The plaintiff also suggested that a former manufacturer could protect itself by bargaining for indemnity, which led to questions about the whether the identity and reputability of the purchaser of the product line would make a difference. At least one justice thought that it might. One plaintiff’s attorney argued that a former manufacturer’s duty should depend on how much a more robust warning would have affected the sale price of the product line. We did not follow counsel’s reasoning, and we would be surprised if the Court did either.

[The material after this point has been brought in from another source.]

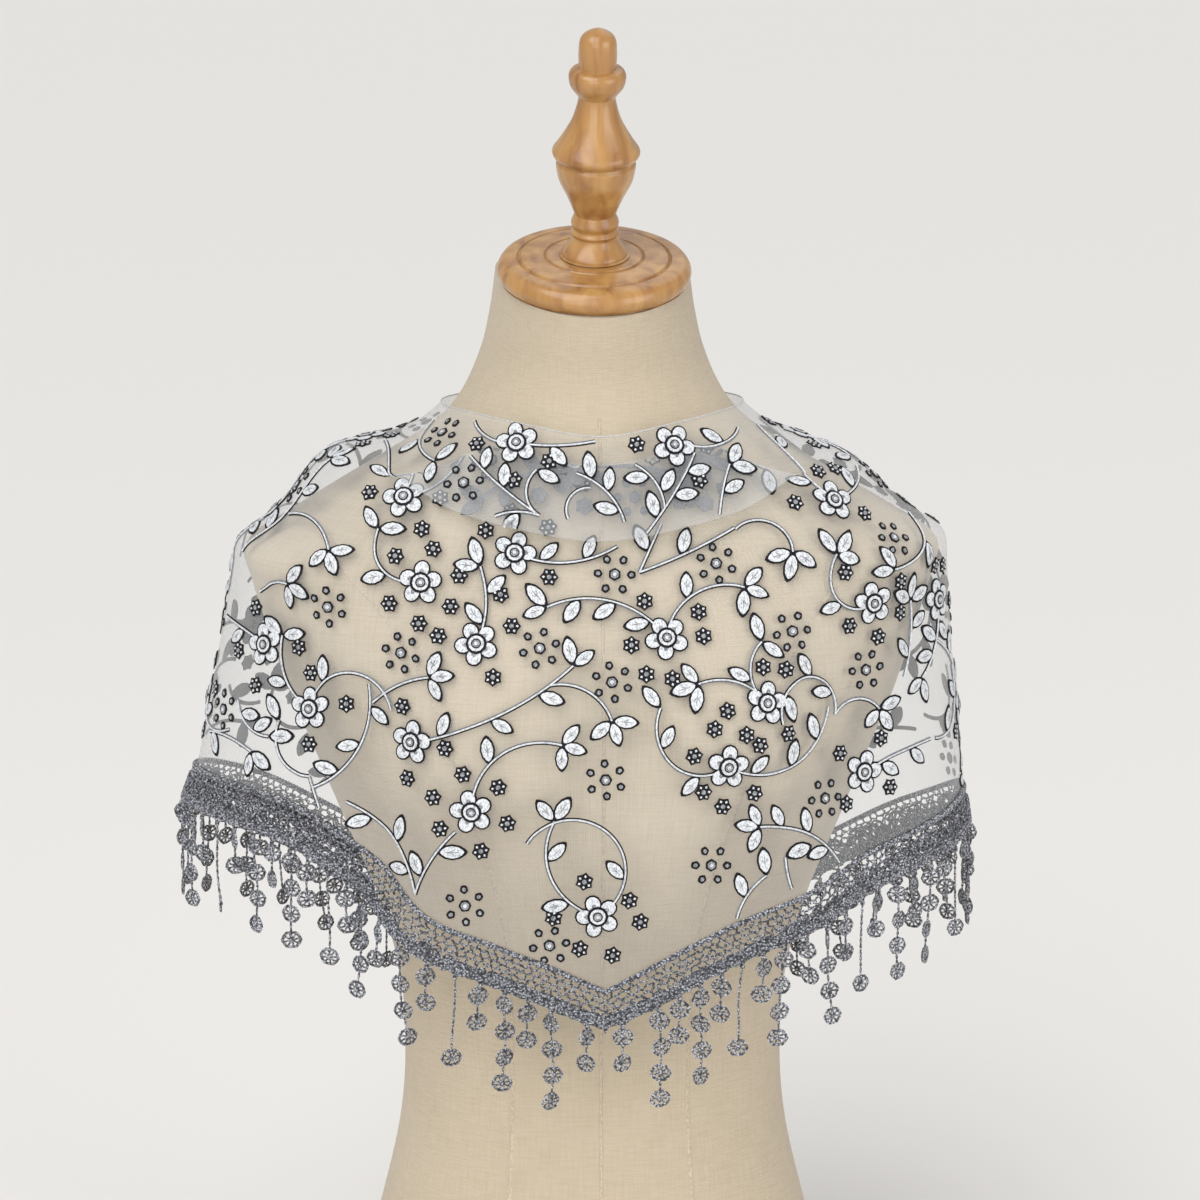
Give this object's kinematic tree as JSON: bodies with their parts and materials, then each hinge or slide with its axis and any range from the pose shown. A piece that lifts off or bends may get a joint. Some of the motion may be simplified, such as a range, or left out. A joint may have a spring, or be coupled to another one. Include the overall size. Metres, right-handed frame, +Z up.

In rebuttal, the defendant reiterated that the issue is duty, that it is the role of the Court to define duties and set limits, and that the plaintiff had offered no viable protection against perpetual liability. We agree. These are not jury questions. In the end, it will be a split decision, but we know how we would vote. The law cannot justify creating an unprecedented duty of care for a company that did not sell the product that allegedly harmed the plaintiff and no longer sells the subject product at all. The plaintiff’s remedy is against the manufacturer and seller of the product that she allegedly used and that allegedly resulting in an injury, just as it always has been under California product liability law. We understand that this will not always give the plaintiff a complete remedy. The manufacturer could be bankrupt or outside the jurisdiction of the court, and in some cases federal regulation of prescription drugs will preemption state-law claims. But California has guidelines on when duties exist and when they do not. We call them the Rowland factors, and they do not predict that a plaintiff will have the right to full recovery in every case. So it should be here. The opinion should be out in about 90 days.